= PROBLEM STATEMENT =
Find all lines in the listing that include the word "scene", then copy them.

= GIVEN DATA =
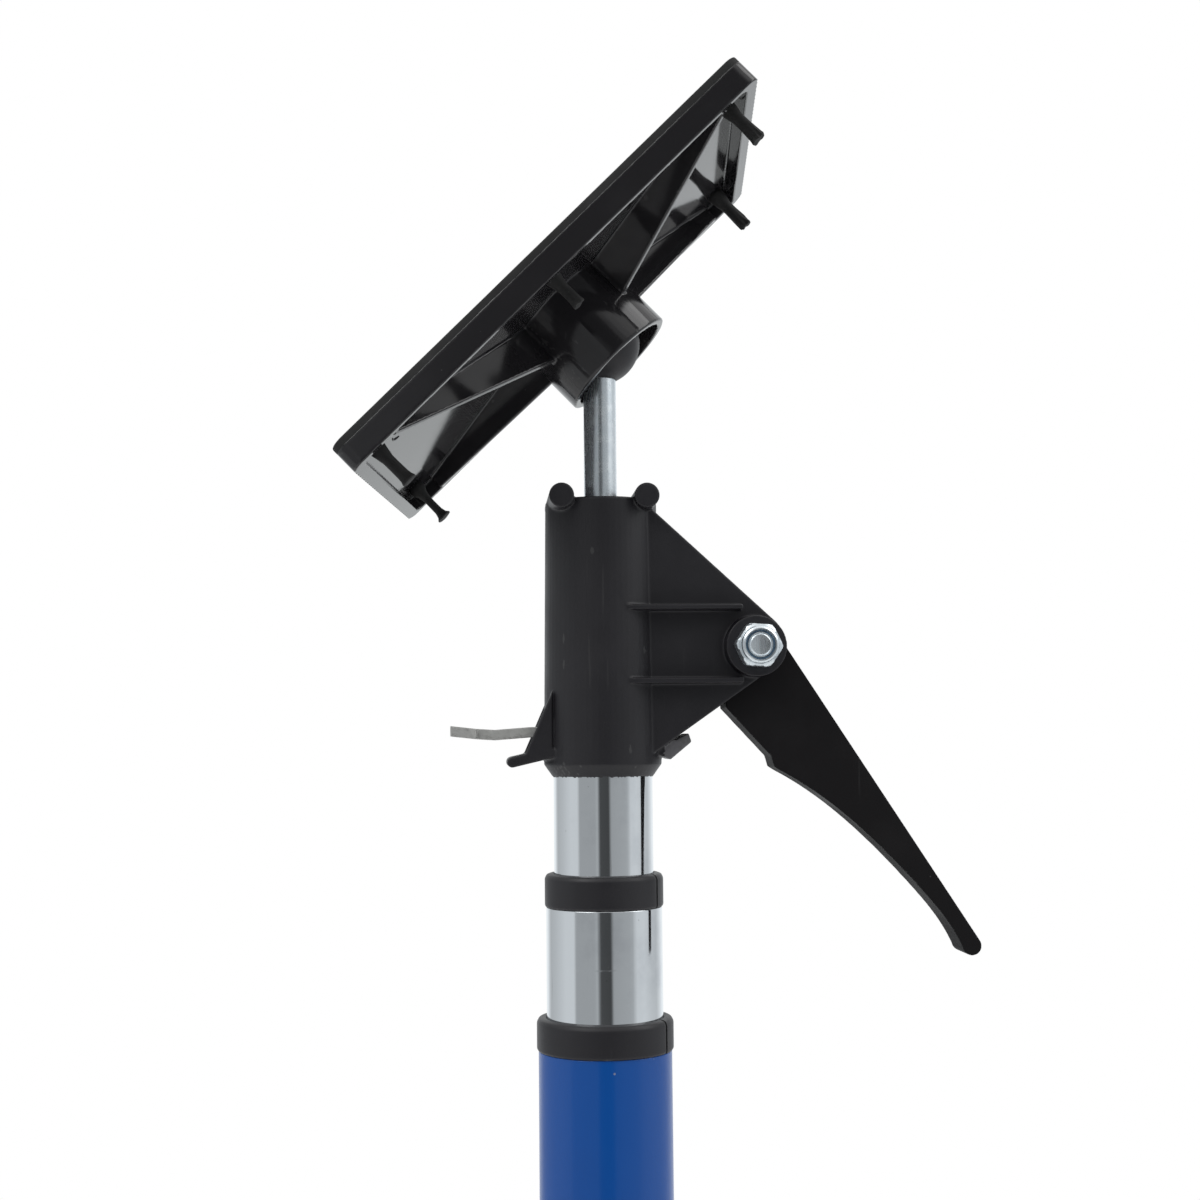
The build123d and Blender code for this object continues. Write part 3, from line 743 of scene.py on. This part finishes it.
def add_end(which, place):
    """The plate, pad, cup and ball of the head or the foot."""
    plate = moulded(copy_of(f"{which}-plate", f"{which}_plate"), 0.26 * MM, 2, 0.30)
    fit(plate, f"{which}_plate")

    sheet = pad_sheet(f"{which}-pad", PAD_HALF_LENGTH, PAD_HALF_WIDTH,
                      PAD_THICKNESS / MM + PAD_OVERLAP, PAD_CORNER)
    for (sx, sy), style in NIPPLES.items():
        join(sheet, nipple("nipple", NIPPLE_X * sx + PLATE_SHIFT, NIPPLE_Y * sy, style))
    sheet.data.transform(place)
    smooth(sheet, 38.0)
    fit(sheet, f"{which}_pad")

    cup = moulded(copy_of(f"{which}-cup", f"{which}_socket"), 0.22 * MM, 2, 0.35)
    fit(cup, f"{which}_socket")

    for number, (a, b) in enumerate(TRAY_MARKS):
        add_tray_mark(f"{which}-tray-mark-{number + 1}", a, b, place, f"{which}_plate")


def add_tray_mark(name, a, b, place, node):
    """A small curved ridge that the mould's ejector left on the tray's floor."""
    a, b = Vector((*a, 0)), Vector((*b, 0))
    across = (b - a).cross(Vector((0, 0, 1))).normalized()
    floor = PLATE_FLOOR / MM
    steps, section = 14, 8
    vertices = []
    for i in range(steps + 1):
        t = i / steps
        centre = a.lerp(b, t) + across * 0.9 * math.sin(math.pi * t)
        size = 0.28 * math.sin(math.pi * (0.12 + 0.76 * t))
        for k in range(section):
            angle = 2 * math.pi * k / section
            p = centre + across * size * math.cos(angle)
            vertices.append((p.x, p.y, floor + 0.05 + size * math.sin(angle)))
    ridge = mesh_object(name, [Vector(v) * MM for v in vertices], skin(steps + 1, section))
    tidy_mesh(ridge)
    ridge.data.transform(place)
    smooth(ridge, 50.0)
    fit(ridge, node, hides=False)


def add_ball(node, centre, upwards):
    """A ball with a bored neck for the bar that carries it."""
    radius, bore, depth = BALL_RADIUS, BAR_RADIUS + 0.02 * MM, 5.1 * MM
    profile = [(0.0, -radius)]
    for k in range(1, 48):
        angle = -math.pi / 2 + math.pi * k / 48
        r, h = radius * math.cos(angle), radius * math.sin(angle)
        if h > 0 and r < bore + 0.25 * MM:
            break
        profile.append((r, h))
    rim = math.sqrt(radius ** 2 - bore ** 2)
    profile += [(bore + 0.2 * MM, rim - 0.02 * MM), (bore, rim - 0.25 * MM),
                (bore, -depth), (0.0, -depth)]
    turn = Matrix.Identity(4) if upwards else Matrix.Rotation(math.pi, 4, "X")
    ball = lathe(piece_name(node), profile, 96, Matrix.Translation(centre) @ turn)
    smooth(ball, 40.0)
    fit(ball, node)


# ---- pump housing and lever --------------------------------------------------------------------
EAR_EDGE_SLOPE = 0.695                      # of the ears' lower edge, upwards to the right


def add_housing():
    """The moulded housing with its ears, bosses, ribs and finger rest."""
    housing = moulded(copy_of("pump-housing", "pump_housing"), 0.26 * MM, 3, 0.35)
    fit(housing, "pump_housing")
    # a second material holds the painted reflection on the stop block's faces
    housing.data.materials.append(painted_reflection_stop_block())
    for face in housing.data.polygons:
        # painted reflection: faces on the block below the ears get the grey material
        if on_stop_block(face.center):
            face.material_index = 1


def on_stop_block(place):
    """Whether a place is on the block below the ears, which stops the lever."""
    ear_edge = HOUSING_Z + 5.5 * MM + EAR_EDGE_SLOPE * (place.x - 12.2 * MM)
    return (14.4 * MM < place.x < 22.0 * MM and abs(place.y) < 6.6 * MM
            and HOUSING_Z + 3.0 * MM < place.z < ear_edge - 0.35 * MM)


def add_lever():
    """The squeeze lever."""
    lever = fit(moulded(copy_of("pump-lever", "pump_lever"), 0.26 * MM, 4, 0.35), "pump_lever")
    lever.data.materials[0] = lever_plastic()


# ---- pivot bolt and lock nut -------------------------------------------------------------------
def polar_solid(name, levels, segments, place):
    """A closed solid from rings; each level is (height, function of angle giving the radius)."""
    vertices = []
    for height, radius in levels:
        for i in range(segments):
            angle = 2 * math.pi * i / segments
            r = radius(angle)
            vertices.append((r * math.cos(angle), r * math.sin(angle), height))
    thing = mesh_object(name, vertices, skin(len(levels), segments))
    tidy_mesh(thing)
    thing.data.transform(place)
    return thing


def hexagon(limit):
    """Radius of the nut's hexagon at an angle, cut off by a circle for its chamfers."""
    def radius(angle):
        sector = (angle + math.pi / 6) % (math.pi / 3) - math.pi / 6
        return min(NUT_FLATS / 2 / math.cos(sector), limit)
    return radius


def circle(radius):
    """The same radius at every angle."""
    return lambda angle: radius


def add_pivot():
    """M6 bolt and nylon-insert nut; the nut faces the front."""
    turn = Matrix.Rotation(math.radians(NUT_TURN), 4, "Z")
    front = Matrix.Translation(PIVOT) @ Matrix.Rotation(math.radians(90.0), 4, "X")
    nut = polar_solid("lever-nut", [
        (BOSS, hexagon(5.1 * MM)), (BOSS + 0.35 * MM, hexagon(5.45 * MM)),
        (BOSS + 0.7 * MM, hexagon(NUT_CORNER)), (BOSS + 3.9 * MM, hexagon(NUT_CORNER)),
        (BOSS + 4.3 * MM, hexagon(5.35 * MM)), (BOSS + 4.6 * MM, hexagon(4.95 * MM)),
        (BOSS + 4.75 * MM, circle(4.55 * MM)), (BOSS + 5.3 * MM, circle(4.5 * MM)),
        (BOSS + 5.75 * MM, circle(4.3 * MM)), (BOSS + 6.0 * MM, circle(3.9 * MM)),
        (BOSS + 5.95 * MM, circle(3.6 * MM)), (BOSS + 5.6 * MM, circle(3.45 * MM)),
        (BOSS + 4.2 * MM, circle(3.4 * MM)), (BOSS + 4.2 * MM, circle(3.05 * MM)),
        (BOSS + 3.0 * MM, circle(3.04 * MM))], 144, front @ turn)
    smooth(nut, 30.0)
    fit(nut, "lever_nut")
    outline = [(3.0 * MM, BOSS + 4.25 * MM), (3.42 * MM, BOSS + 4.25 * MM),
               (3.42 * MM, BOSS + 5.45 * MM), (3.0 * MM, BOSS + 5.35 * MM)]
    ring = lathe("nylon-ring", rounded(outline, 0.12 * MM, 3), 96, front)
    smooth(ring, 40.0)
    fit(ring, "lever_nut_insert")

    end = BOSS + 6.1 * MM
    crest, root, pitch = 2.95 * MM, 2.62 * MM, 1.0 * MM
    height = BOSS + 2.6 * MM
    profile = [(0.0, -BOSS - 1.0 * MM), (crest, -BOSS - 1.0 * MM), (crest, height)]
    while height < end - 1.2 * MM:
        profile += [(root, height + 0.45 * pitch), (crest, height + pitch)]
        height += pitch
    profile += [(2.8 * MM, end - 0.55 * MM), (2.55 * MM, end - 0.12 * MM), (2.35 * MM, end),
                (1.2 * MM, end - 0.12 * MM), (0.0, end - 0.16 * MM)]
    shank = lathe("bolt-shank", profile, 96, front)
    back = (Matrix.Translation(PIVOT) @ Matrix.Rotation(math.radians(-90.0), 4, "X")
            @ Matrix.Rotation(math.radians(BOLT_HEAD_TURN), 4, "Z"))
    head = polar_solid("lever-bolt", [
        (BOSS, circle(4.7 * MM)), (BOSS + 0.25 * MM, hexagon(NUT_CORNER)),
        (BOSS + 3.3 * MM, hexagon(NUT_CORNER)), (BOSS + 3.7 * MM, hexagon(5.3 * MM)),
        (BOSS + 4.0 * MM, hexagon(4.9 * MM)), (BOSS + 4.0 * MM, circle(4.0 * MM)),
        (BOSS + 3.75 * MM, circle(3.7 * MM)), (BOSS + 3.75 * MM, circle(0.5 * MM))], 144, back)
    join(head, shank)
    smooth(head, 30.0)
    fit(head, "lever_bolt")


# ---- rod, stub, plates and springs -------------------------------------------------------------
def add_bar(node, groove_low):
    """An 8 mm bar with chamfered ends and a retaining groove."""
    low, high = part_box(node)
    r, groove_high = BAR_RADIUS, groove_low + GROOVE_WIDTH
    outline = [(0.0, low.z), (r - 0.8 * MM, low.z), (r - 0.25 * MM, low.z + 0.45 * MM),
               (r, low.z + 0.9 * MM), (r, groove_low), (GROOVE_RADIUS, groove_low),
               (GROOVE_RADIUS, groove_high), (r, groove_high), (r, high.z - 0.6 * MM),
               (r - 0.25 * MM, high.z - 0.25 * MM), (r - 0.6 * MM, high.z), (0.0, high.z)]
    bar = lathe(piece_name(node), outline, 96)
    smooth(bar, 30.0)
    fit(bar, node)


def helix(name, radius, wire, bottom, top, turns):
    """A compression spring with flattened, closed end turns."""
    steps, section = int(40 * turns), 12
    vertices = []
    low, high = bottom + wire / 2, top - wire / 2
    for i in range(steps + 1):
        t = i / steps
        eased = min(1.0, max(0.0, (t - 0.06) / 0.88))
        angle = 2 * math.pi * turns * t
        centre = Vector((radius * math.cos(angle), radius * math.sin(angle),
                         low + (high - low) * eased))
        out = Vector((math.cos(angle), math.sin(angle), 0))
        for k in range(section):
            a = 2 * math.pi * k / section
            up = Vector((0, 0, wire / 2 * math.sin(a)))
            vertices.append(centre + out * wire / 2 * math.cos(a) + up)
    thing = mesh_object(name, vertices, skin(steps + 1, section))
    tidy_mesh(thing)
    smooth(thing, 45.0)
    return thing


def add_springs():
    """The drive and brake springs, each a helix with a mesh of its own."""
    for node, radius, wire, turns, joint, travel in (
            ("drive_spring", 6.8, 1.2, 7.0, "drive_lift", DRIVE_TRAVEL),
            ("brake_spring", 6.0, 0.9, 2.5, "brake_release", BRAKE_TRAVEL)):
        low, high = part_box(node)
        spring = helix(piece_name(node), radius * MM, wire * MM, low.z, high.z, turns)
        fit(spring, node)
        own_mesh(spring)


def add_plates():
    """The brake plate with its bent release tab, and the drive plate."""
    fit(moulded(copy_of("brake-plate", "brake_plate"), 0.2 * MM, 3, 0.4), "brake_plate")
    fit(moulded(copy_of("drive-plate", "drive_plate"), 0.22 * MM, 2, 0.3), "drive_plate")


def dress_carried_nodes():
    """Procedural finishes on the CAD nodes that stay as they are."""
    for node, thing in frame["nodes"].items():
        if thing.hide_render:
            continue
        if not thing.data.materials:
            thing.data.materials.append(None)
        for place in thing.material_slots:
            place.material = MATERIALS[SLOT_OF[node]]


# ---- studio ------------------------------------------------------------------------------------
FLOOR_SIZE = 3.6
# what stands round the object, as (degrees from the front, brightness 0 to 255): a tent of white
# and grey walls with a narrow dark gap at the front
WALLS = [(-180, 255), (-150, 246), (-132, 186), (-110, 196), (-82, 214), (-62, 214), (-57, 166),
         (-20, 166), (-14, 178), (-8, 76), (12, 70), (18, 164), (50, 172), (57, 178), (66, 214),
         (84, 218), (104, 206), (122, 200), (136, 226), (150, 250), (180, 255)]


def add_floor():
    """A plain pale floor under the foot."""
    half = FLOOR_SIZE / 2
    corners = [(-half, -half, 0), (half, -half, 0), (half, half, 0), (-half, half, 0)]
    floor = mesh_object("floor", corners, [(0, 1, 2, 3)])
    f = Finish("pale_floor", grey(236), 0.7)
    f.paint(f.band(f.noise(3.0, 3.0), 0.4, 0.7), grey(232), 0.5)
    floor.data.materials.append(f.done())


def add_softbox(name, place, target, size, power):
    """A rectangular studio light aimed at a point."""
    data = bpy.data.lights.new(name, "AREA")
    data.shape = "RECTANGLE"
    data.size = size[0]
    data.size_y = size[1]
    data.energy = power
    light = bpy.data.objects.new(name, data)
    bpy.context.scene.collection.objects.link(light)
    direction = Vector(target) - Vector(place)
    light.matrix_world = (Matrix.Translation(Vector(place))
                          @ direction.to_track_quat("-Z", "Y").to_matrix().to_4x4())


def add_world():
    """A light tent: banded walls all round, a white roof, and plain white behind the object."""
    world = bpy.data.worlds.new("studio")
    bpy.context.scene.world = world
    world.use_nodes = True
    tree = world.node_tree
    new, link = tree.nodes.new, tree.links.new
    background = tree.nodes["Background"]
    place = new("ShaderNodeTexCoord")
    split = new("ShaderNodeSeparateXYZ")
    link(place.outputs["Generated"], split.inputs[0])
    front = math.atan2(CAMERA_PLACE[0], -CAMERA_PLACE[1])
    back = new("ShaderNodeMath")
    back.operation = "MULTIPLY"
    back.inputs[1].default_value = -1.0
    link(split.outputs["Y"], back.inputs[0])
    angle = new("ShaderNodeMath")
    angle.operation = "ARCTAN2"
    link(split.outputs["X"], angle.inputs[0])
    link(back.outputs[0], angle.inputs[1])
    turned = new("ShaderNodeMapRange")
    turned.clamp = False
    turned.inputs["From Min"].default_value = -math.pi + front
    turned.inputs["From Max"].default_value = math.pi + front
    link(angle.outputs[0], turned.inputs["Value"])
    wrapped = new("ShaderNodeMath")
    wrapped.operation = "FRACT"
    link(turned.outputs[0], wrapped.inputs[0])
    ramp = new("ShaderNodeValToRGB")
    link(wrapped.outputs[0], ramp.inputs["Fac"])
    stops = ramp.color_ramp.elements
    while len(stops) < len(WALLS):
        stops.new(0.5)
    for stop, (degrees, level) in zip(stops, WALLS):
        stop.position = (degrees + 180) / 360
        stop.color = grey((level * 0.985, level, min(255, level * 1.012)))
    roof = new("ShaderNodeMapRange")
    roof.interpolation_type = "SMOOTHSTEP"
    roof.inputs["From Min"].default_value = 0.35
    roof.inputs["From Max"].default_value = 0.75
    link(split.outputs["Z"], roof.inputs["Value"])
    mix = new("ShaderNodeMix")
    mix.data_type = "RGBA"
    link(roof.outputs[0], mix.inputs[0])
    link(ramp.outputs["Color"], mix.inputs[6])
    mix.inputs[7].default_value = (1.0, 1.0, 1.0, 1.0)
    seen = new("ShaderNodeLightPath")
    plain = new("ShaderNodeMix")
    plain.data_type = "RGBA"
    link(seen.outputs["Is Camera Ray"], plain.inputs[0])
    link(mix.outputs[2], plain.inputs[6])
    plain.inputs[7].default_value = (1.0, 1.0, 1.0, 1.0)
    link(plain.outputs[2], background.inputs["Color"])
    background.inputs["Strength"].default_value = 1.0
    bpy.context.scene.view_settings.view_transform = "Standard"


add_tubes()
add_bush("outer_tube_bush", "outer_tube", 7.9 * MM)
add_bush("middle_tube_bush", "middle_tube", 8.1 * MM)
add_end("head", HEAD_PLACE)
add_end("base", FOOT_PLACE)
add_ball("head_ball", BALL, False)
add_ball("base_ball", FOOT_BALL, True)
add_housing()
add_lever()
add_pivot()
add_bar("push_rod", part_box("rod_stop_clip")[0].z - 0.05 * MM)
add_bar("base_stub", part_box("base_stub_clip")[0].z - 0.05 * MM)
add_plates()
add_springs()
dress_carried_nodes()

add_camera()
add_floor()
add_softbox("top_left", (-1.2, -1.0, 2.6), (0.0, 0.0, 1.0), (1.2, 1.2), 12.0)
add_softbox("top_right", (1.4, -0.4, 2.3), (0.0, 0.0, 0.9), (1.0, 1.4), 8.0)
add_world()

= WRITTEN SOLUTION =
The build123d and Blender code for this object continues. Write part 3, from line 743 of scene.py on. This part finishes it.
    bpy.context.scene.collection.objects.link(light)
    bpy.context.scene.world = world
    bpy.context.scene.view_settings.view_transform = "Standard"